### WORK INSTRUCTIONS
Give the data a second time, exactly and in full.

### MATERIAL
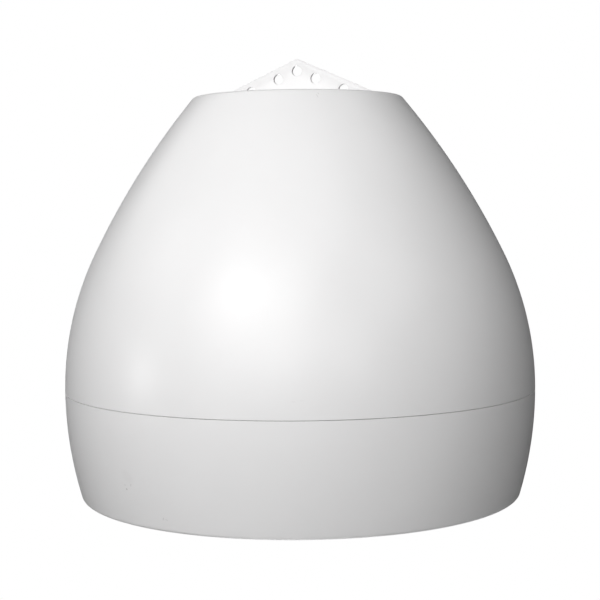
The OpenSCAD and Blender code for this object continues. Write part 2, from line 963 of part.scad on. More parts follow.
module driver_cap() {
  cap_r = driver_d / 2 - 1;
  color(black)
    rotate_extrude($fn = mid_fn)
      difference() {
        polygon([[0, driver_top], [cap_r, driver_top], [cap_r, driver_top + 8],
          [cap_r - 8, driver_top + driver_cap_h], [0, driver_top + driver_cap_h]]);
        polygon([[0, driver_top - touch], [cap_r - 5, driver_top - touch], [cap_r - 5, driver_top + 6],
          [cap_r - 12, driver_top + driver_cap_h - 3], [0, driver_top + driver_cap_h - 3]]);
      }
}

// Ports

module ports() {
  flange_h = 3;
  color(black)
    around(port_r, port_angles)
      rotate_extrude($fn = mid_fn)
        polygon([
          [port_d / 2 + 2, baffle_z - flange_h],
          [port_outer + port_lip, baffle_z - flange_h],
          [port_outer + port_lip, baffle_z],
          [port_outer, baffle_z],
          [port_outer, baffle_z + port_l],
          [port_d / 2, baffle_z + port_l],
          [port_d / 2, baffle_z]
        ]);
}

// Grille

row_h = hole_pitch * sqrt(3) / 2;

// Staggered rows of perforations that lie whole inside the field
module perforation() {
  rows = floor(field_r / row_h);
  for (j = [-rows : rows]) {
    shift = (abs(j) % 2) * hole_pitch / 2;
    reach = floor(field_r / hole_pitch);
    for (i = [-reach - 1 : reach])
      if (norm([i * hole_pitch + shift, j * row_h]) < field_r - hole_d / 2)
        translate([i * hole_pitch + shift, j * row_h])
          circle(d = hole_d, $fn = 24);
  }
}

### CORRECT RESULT
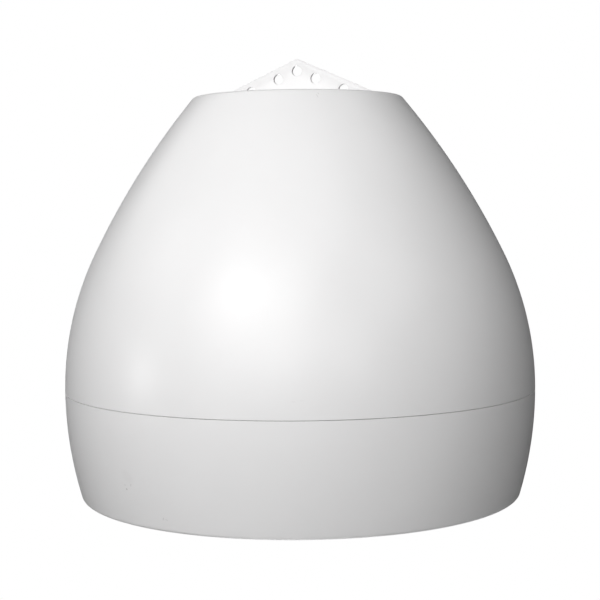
The OpenSCAD and Blender code for this object continues. Write part 2, from line 963 of part.scad on. More parts follow.
module driver_cap() {
  cap_r = driver_d / 2 - 1;
  color(black)
    rotate_extrude($fn = mid_fn)
      difference() {
        polygon([[0, driver_top], [cap_r, driver_top], [cap_r, driver_top + 8],
          [cap_r - 8, driver_top + driver_cap_h], [0, driver_top + driver_cap_h]]);
        polygon([[0, driver_top - touch], [cap_r - 5, driver_top - touch], [cap_r - 5, driver_top + 6],
          [cap_r - 12, driver_top + driver_cap_h - 3], [0, driver_top + driver_cap_h - 3]]);
      }
}

// Ports

module ports() {
  flange_h = 3;
  color(black)
    around(port_r, port_angles)
      rotate_extrude($fn = mid_fn)
        polygon([
          [port_d / 2 + 2, baffle_z - flange_h],
          [port_outer + port_lip, baffle_z - flange_h],
          [port_outer + port_lip, baffle_z],
          [port_outer, baffle_z],
          [port_outer, baffle_z + port_l],
          [port_d / 2, baffle_z + port_l],
          [port_d / 2, baffle_z]
        ]);
}

// Grille

row_h = hole_pitch * sqrt(3) / 2;

// Staggered rows of perforations that lie whole inside the field
module perforation() {
  rows = floor(field_r / row_h);
  for (j = [-rows : rows]) {
    shift = (abs(j) % 2) * hole_pitch / 2;
    reach = floor(field_r / hole_pitch);
    for (i = [-reach - 1 : reach])
      if (norm([i * hole_pitch + shift, j * row_h]) < field_r - hole_d / 2)
        translate([i * hole_pitch + shift, j * row_h])
          circle(d = hole_d, $fn = 24);
  }
}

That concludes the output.